### [Exercise]
Copy out lines with the word "pose" from the material that follows.

(JSON records of objects)
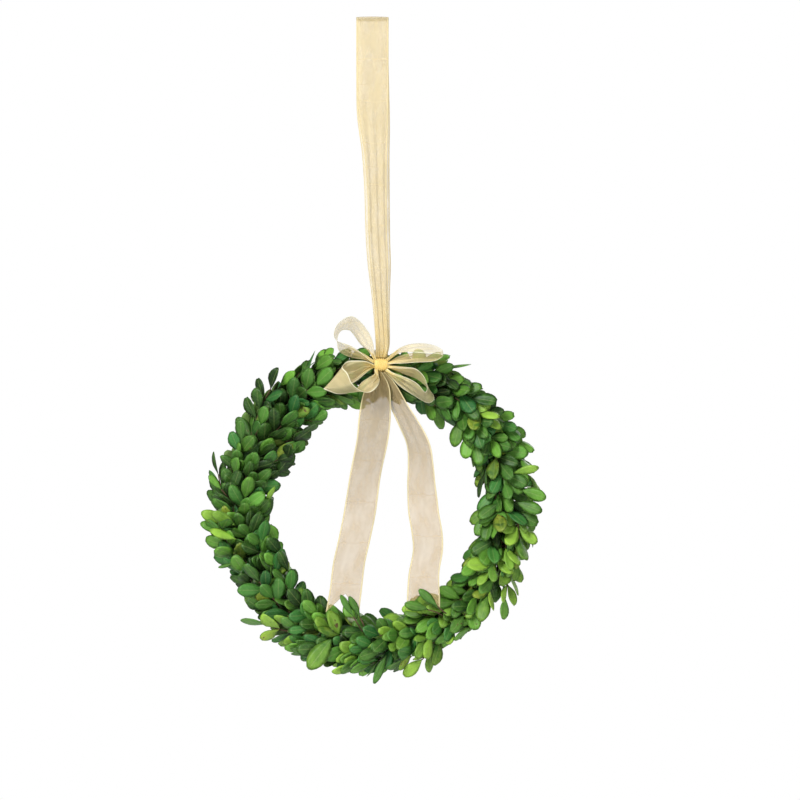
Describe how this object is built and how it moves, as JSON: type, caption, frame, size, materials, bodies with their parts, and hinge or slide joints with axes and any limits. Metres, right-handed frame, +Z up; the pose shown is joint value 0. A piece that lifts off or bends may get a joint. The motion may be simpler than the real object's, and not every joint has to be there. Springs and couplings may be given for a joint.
{
  "type": "boxwood wreath",
  "caption": "Round wreath of preserved boxwood sprays on a twig ring, hung on a loop of sheer ribbon with a bow and two tails.",
  "frame": {"origin": "inside the top of the ribbon loop, on the flat underside where a hook bears", "axes": "+Z up along the hanging ribbon, -Y out of the wreath's front, +X to the right seen from the front"},
  "size_m": [0.2512, 0.0651, 0.4951],
  "materials": {
    "boxwood_deep": "preserved leaf, satin, deep green",
    "boxwood_mid": "preserved leaf, satin, mid green",
    "boxwood_fresh": "preserved leaf, satin, yellow green",
    "twig_bark": "rough bark",
    "green_wire": "dark green enamelled wire",
    "cream_organza": "sheer woven organza with denser edges"
  },
  "bodies": {
    "root": {"twig_ring": "twig_bark", "binding_wire": "green_wire", "ribbon_hanger": "cream_organza", "ribbon_strap": "cream_organza", "bow_knot": "cream_organza", "bow_loop_upper_left": "cream_organza", "bow_loop_upper_right": "cream_organza", "bow_loop_lower_left": "cream_organza", "bow_loop_lower_right": "cream_organza", "tail_left": "cream_organza", "tail_right": "cream_organza", "spray_01": "boxwood_mid", "spray_02": "boxwood_mid", "spray_03": "boxwood_mid", "spray_04": "boxwood_deep", "spray_05": "boxwood_mid", "spray_06": "boxwood_mid", "spray_07": "boxwood_mid", "spray_08": "boxwood_deep", "spray_09": "boxwood_fresh", "spray_10": "boxwood_fresh", "spray_11": "boxwood_fresh", "spray_12": "boxwood_mid", "spray_13": "boxwood_mid", "spray_14": "boxwood_fresh", "spray_15": "boxwood_fresh", "spray_16": "boxwood_mid", "spray_17": "boxwood_fresh", "spray_18": "boxwood_fresh", "spray_19": "boxwood_fresh", "spray_20": "boxwood_fresh", "spray_21": "boxwood_mid", "spray_22": "boxwood_mid", "spray_23": "boxwood_mid", "spray_24": "boxwood_deep", "spray_25": "boxwood_fresh", "spray_26": "boxwood_deep", "spray_27": "boxwood_fresh", "spray_28": "boxwood_mid", "spray_29": "boxwood_deep", "spray_30": "boxwood_deep", "spray_31": "boxwood_mid", "spray_32": "boxwood_mid", "spray_33": "boxwood_deep", "spray_34": "boxwood_mid", "spray_35": "boxwood_deep", "spray_36": "boxwood_deep", "spray_37": "boxwood_deep", "spray_38": "boxwood_mid", "spray_39": "boxwood_deep", "spray_40": "boxwood_deep", "spray_41": "boxwood_mid", "spray_42": "boxwood_deep", "spray_43": "boxwood_mid", "spray_44": "boxwood_mid", "spray_45": "boxwood_deep", "spray_46": "boxwood_deep", "spray_47": "boxwood_deep", "spray_48": "boxwood_mid"}
  },
  "joints": []
}
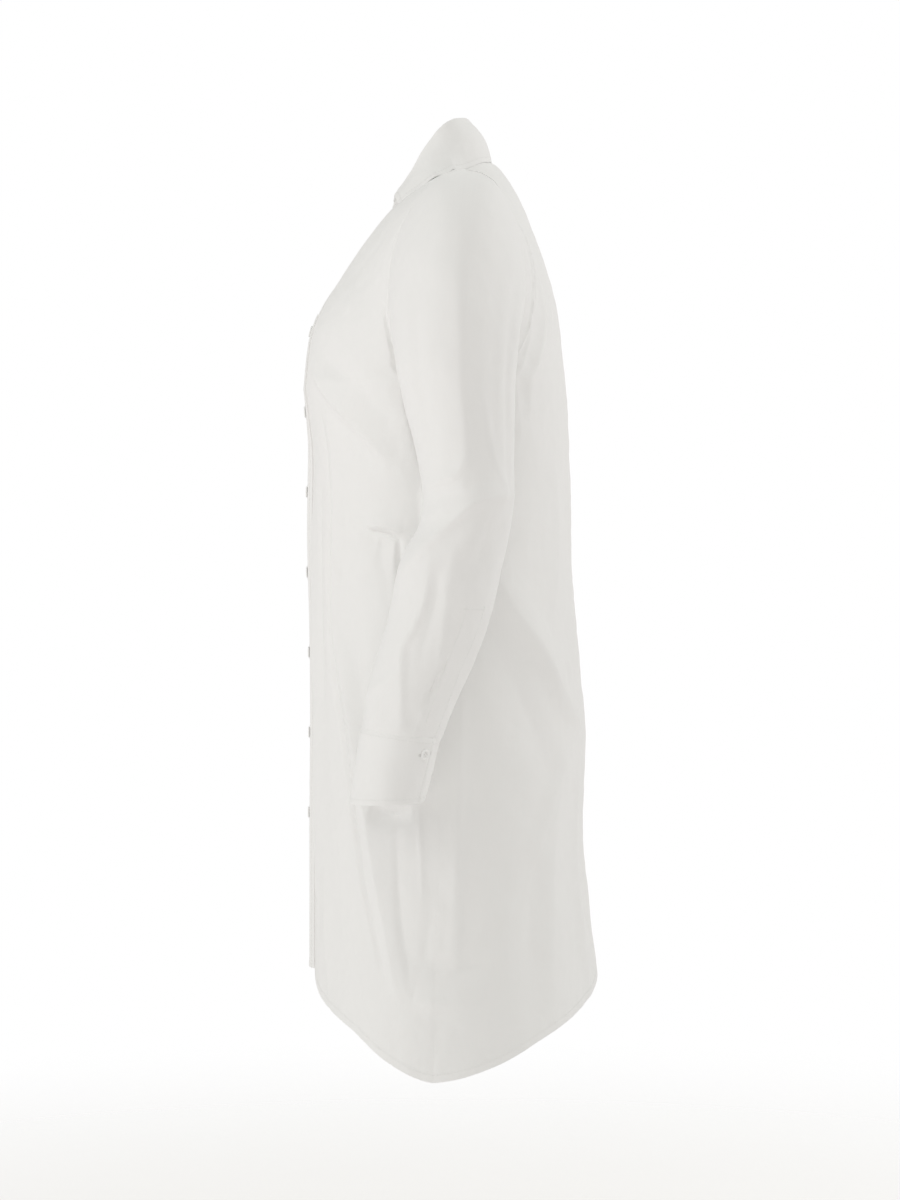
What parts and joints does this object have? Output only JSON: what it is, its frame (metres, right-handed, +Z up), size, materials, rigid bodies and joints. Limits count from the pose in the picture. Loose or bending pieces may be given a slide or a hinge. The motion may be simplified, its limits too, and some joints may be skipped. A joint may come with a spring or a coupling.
{
  "type": "shirt dress",
  "caption": "Long-sleeved shirt dress in crisp cotton, filled out as worn, with a turned-down collar, buttoned front, cuffs and a curved hem.",
  "frame": {"origin": "on the axis of the neck, level with the high points of the shoulders, where the wearer holds the dress", "axes": "+Z up, the garment faces -Y, the wearer's left is +X"},
  "size_m": [0.5928, 0.2918, 0.9124],
  "materials": {
    "cotton": "matt plain-weave cotton, crisp",
    "button": "pearly white"
  },
  "bodies": {
    "root": {"back": "cotton", "front_left": "cotton", "front_right": "cotton", "button_band": "cotton", "collar_stand": "cotton", "collar_leaf": "cotton", "sleeve_left": "cotton", "sleeve_right": "cotton", "sleeve_placket_left": "cotton", "sleeve_placket_right": "cotton", "cuff_left": "cotton", "cuff_right": "cotton", "cuff_button_left": "button", "cuff_button_right": "button", "button_1": "button", "button_2": "button", "button_3": "button", "button_4": "button", "button_5": "button", "button_6": "button", "button_7": "button"}
  },
  "joints": []
}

### [Exercise output]
Describe how this object is built and how it moves, as JSON: type, caption, frame, size, materials, bodies with their parts, and hinge or slide joints with axes and any limits. Metres, right-handed frame, +Z up; the pose shown is joint value 0. A piece that lifts off or bends may get a joint. The motion may be simpler than the real object's, and not every joint has to be there. Springs and couplings may be given for a joint.
What parts and joints does this object have? Output only JSON: what it is, its frame (metres, right-handed, +Z up), size, materials, rigid bodies and joints. Limits count from the pose in the picture. Loose or bending pieces may be given a slide or a hinge. The motion may be simplified, its limits too, and some joints may be skipped. A joint may come with a spring or a coupling.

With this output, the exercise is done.